Q. May I interrupt you for a moment? At the moment I am less concerned with the good, patriarchal treatment at home in Germany. That will come later. But at the moment I am concerned with the kind of recruitment, whether voluntary or otherwise and you have given us exhaustive statements about the time of your complete confidence in the correctness of the press; but perhaps it may help your memory if in this connection I give you the cue — your journey to Lwow. If you would rather tell about that later it is all the same to me but I think in this connection, namely your knowledge of compulsion, the impression you got in Lwow at that time is important; but I leave it to you. It is only that you must not forget it.
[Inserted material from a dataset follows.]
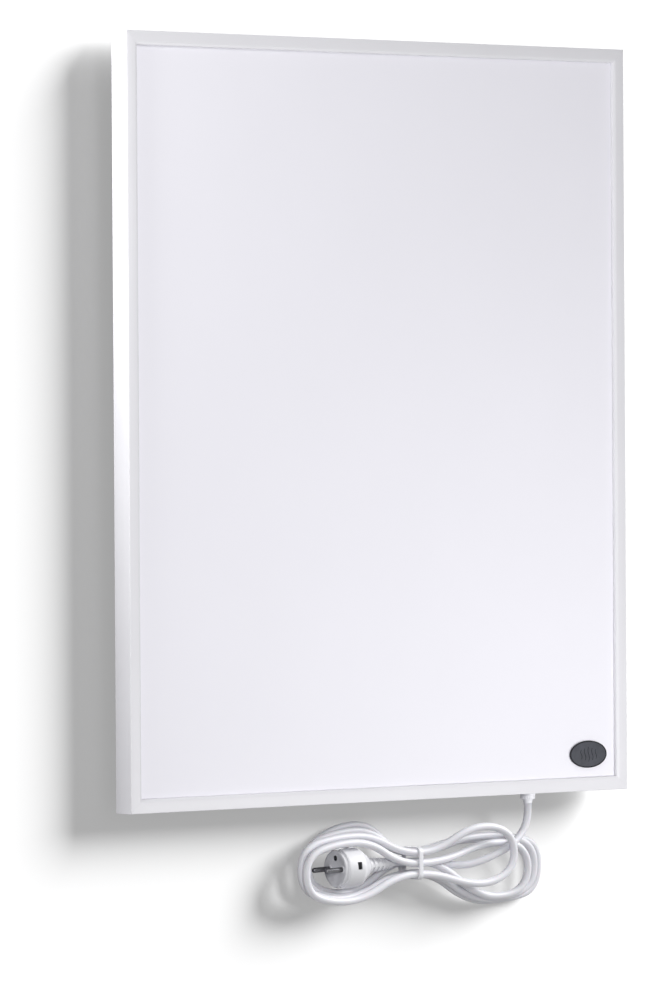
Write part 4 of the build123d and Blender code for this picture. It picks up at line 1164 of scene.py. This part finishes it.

A. When in the late summer of 1942 I went to Lwow, on the edge of the Ukraine, for private reasons, I saw trains of foreign workers on their way to Germany. I also saw many posters, recruiting posters, and the impression I gained of these trains on their way to Germany and of the eastern workers in them was indeed to the effect that they were freely recruited workers. I did not see anything to suggest a different impression. The people were cheerful; they were singing; they were playing musical instruments. I often passed the transports traveling in an express train, and I never got the impression at that time that there was any question of compulsory deportation.

Q. That was in 1942 if I understand correctly?

A. Yes, it was.

Q. Please continue.

A. As time went on, of course I noticed that the number of eastern workers continued to grow, that one could perhaps imagine that not all of them came of their own accord; but at the same time I learned that in France there was a "call-up" of labor — universal labor compulsion — introduced by the French Government. Therefore, I assumed there was something of a similar nature in the East, arranged by the German occupation authorities. I did not know that but I assumed it. It was an unclear situation. Later, I don't know exactly when, it was when the number grew bigger and bigger, perhaps toward the end of 1943 or the beginning of 1944, I gained the feeling and the moral conviction that not all of them — that it was unthinkable that all of them had come voluntarily to Germany. But that was my own surmise. I had no knowledge to this effect.